### TASK INSTRUCTIONS
Reproduce the listing that follows with no differences at all.

### GIVEN ENTRIES
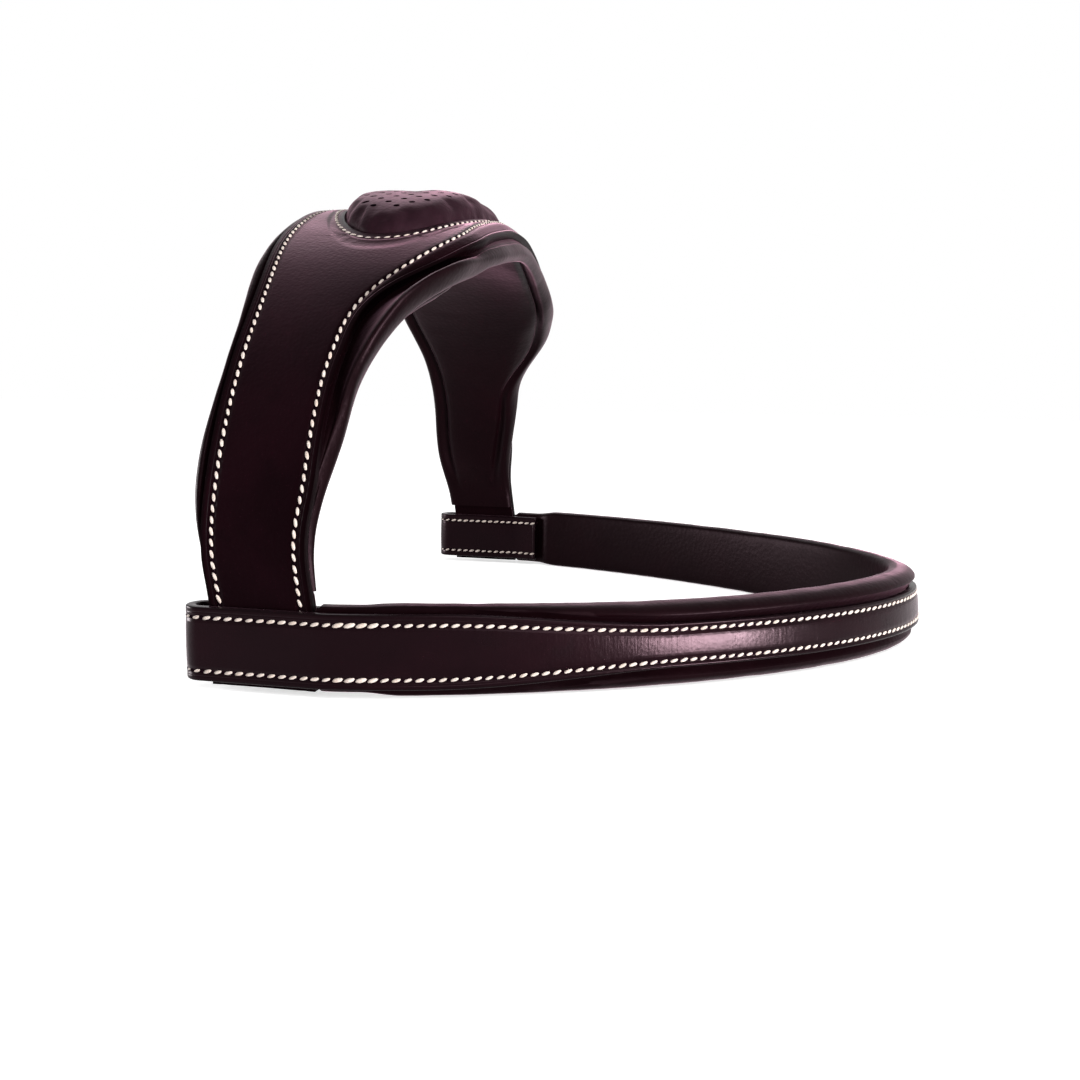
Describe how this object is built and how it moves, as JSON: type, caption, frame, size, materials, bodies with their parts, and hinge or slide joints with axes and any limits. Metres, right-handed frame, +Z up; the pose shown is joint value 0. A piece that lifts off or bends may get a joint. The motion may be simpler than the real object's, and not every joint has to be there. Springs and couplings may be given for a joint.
{
  "type": "bridle headpiece with browband",
  "caption": "Padded anatomical bridle headpiece with a gel poll cushion, its straps standing in the turned loops of a padded, stitched browband.",
  "frame": {"origin": "centre of the bounding box at the bottom, where the strap ends and the browband's lower edge stand on the table", "axes": "+X to the horse's nose, +Y to its left side, +Z up"},
  "size_m": [0.1806, 0.2158, 0.1284],
  "materials": {
    "crown_top_leather": "satin",
    "crown_backing": "matte",
    "crown_lining": "satin",
    "crown_foam": "matte",
    "poll_cushion_cover": "perforated, matte",
    "poll_cushion_core": "soft, matte",
    "browband_strap": "polished",
    "browband_raiser": "matte",
    "browband_lining": "satin",
    "browband_foam": "matte"
  },
  "bodies": {
    "browband": {"browband_strap": "browband_strap", "browband_raiser": "browband_raiser", "browband_lining": "browband_lining", "browband_foam": "browband_foam"},
    "headpiece": {"crown_top_leather": "crown_top_leather", "crown_backing": "crown_backing", "crown_lining": "crown_lining", "crown_foam": "crown_foam", "poll_cushion_cover": "poll_cushion_cover", "poll_cushion_core": "poll_cushion_core"}
  },
  "joints": [
    {"name": "headpiece_slide", "type": "slide", "parent": "browband", "child": "headpiece", "axis": [0, 0, 1], "range_m": [-0.0034, 0.015]}
  ]
}
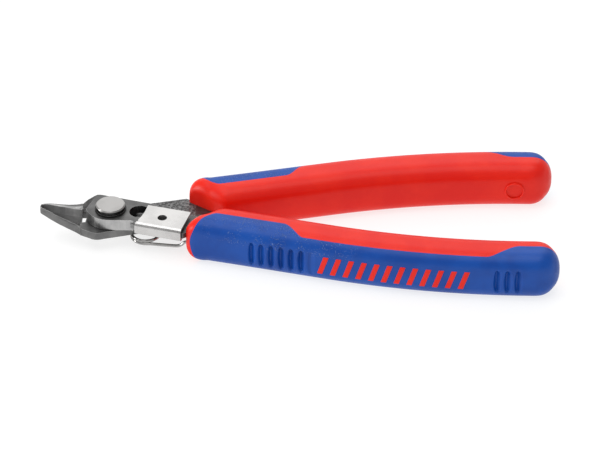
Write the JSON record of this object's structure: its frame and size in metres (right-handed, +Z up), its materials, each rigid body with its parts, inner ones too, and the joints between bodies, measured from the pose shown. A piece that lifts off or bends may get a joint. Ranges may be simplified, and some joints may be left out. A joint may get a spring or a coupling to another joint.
{
  "type": "flush cutter",
  "caption": "Small electronics flush cutter with lapped steel jaws on a bolt, a wire opening spring, a folded clip and two-colour cushioned grips.",
  "frame": {"origin": "middle of the tool in plan, on the surface that its grips lie on, jaws at rest and all but closed", "axes": "+X from the jaw tips to the ends of the grips, +Y towards the grip of the lower lever, +Z up, along the bolt towards its head"},
  "size_m": [0.125, 0.0488, 0.012],
  "materials": {
    "burnished_steel": "burnished, ground on the edges",
    "bright_steel": "polished",
    "red_plastic": "satin moulded",
    "blue_rubber": "satin, finely grained"
  },
  "bodies": {
    "upper": {"upper_lever": "burnished_steel", "spring_clip": "bright_steel", "pivot_bolt": "bright_steel", "bolt_washer": "burnished_steel", "pivot_nut": "bright_steel", "opening_spring": "bright_steel", "upper_grip_core": "red_plastic", "upper_grip_pad": "blue_rubber"},
    "lower": {"lower_lever": "burnished_steel", "stop_pin": "burnished_steel", "lower_grip_core": "red_plastic", "lower_grip_pad": "blue_rubber"}
  },
  "joints": [
    {"name": "lever_pivot", "type": "hinge", "parent": "upper", "child": "lower", "pos_m": [-0.0454, 0, 0.006], "axis": [0, 0, 1], "range_deg": [0, 12], "deforming": ["opening_spring"]}
  ]
}
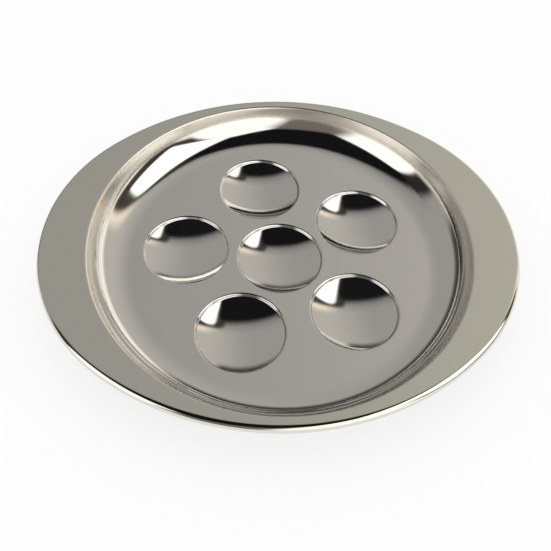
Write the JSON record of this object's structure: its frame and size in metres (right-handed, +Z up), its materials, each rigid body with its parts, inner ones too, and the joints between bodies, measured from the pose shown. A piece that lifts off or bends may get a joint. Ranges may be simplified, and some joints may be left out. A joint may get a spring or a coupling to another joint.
{
  "type": "escargot plate",
  "caption": "Oval stainless steel serving plate with a flat rolled rim, a round bowl and round wells pressed in its floor to hold snails in butter.",
  "frame": {"origin": "under the middle of the plate, on the plane where the wells touch the table", "axes": "+X along the long axis of the oval, +Y along its short axis, +Z up, out of the bowl's mouth"},
  "size_m": [0.184, 0.1568, 0.0193],
  "materials": {
    "steel": "stainless steel sheet, mirror polished, with fine scratches from use"
  },
  "bodies": {
    "root": {"plate": "steel"}
  },
  "joints": []
}
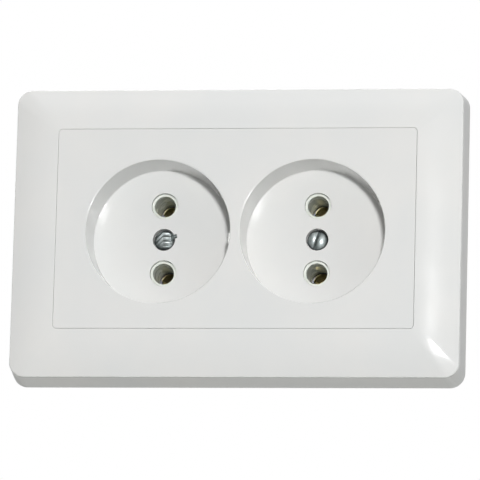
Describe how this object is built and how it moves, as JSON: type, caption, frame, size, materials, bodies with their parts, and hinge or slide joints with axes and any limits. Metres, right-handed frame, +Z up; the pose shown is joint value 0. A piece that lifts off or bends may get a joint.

### WORKED SOLUTION
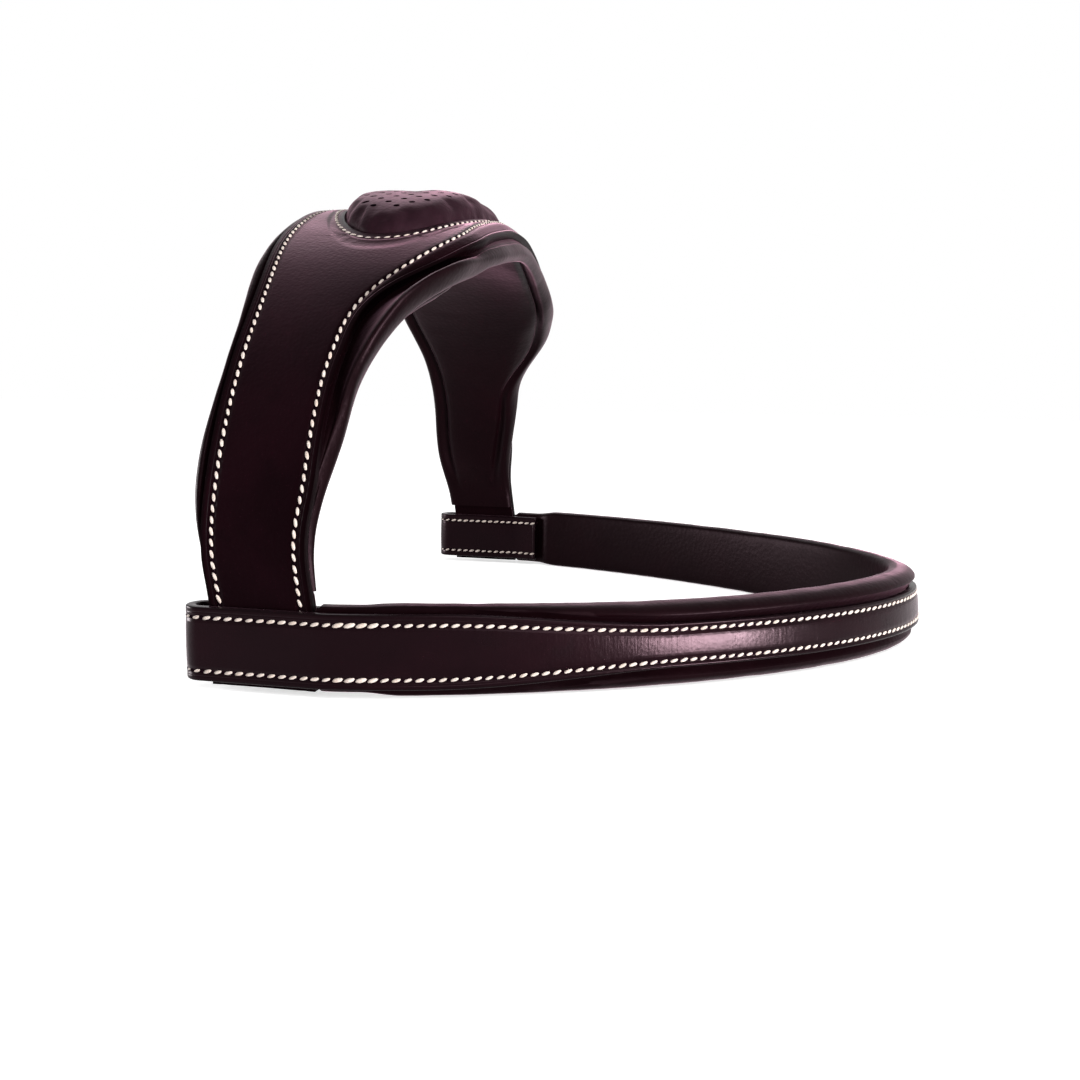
Describe how this object is built and how it moves, as JSON: type, caption, frame, size, materials, bodies with their parts, and hinge or slide joints with axes and any limits. Metres, right-handed frame, +Z up; the pose shown is joint value 0. A piece that lifts off or bends may get a joint. The motion may be simpler than the real object's, and not every joint has to be there. Springs and couplings may be given for a joint.
{
  "type": "bridle headpiece with browband",
  "caption": "Padded anatomical bridle headpiece with a gel poll cushion, its straps standing in the turned loops of a padded, stitched browband.",
  "frame": {"origin": "centre of the bounding box at the bottom, where the strap ends and the browband's lower edge stand on the table", "axes": "+X to the horse's nose, +Y to its left side, +Z up"},
  "size_m": [0.1806, 0.2158, 0.1284],
  "materials": {
    "crown_top_leather": "satin",
    "crown_backing": "matte",
    "crown_lining": "satin",
    "crown_foam": "matte",
    "poll_cushion_cover": "perforated, matte",
    "poll_cushion_core": "soft, matte",
    "browband_strap": "polished",
    "browband_raiser": "matte",
    "browband_lining": "satin",
    "browband_foam": "matte"
  },
  "bodies": {
    "browband": {"browband_strap": "browband_strap", "browband_raiser": "browband_raiser", "browband_lining": "browband_lining", "browband_foam": "browband_foam"},
    "headpiece": {"crown_top_leather": "crown_top_leather", "crown_backing": "crown_backing", "crown_lining": "crown_lining", "crown_foam": "crown_foam", "poll_cushion_cover": "poll_cushion_cover", "poll_cushion_core": "poll_cushion_core"}
  },
  "joints": [
    {"name": "headpiece_slide", "type": "slide", "parent": "browband", "child": "headpiece", "axis": [0, 0, 1], "range_m": [-0.0034, 0.015]}
  ]
}
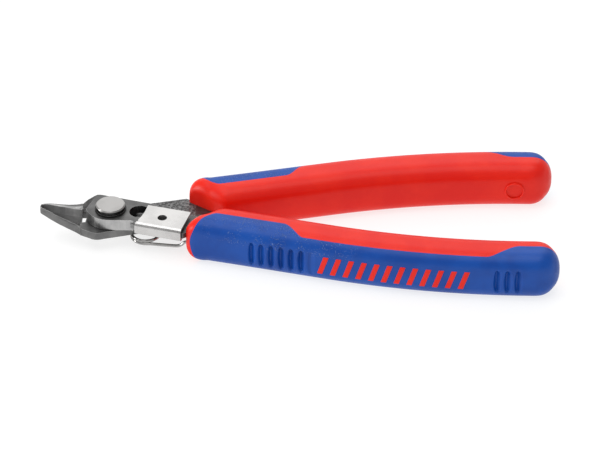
Write the JSON record of this object's structure: its frame and size in metres (right-handed, +Z up), its materials, each rigid body with its parts, inner ones too, and the joints between bodies, measured from the pose shown. A piece that lifts off or bends may get a joint. Ranges may be simplified, and some joints may be left out. A joint may get a spring or a coupling to another joint.
{
  "type": "flush cutter",
  "caption": "Small electronics flush cutter with lapped steel jaws on a bolt, a wire opening spring, a folded clip and two-colour cushioned grips.",
  "frame": {"origin": "middle of the tool in plan, on the surface that its grips lie on, jaws at rest and all but closed", "axes": "+X from the jaw tips to the ends of the grips, +Y towards the grip of the lower lever, +Z up, along the bolt towards its head"},
  "size_m": [0.125, 0.0488, 0.012],
  "materials": {
    "burnished_steel": "burnished, ground on the edges",
    "bright_steel": "polished",
    "red_plastic": "satin moulded",
    "blue_rubber": "satin, finely grained"
  },
  "bodies": {
    "upper": {"upper_lever": "burnished_steel", "spring_clip": "bright_steel", "pivot_bolt": "bright_steel", "bolt_washer": "burnished_steel", "pivot_nut": "bright_steel", "opening_spring": "bright_steel", "upper_grip_core": "red_plastic", "upper_grip_pad": "blue_rubber"},
    "lower": {"lower_lever": "burnished_steel", "stop_pin": "burnished_steel", "lower_grip_core": "red_plastic", "lower_grip_pad": "blue_rubber"}
  },
  "joints": [
    {"name": "lever_pivot", "type": "hinge", "parent": "upper", "child": "lower", "pos_m": [-0.0454, 0, 0.006], "axis": [0, 0, 1], "range_deg": [0, 12], "deforming": ["opening_spring"]}
  ]
}
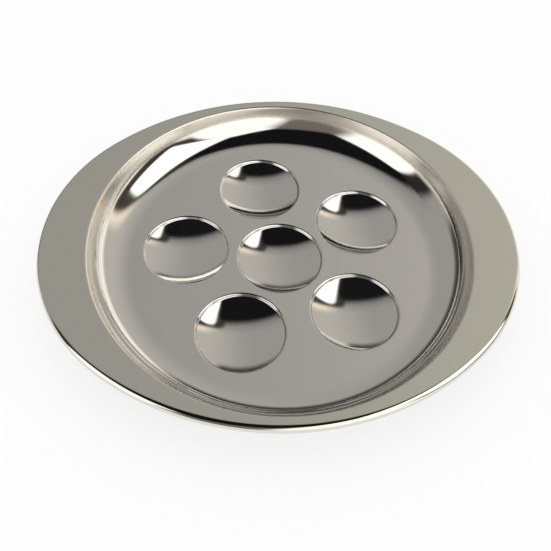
Write the JSON record of this object's structure: its frame and size in metres (right-handed, +Z up), its materials, each rigid body with its parts, inner ones too, and the joints between bodies, measured from the pose shown. A piece that lifts off or bends may get a joint. Ranges may be simplified, and some joints may be left out. A joint may get a spring or a coupling to another joint.
{
  "type": "escargot plate",
  "caption": "Oval stainless steel serving plate with a flat rolled rim, a round bowl and round wells pressed in its floor to hold snails in butter.",
  "frame": {"origin": "under the middle of the plate, on the plane where the wells touch the table", "axes": "+X along the long axis of the oval, +Y along its short axis, +Z up, out of the bowl's mouth"},
  "size_m": [0.184, 0.1568, 0.0193],
  "materials": {
    "steel": "stainless steel sheet, mirror polished, with fine scratches from use"
  },
  "bodies": {
    "root": {"plate": "steel"}
  },
  "joints": []
}
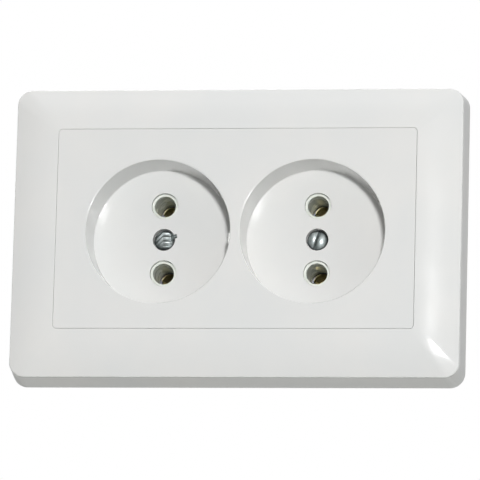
Describe how this object is built and how it moves, as JSON: type, caption, frame, size, materials, bodies with their parts, and hinge or slide joints with axes and any limits. Metres, right-handed frame, +Z up; the pose shown is joint value 0. A piece that lifts off or bends may get a joint.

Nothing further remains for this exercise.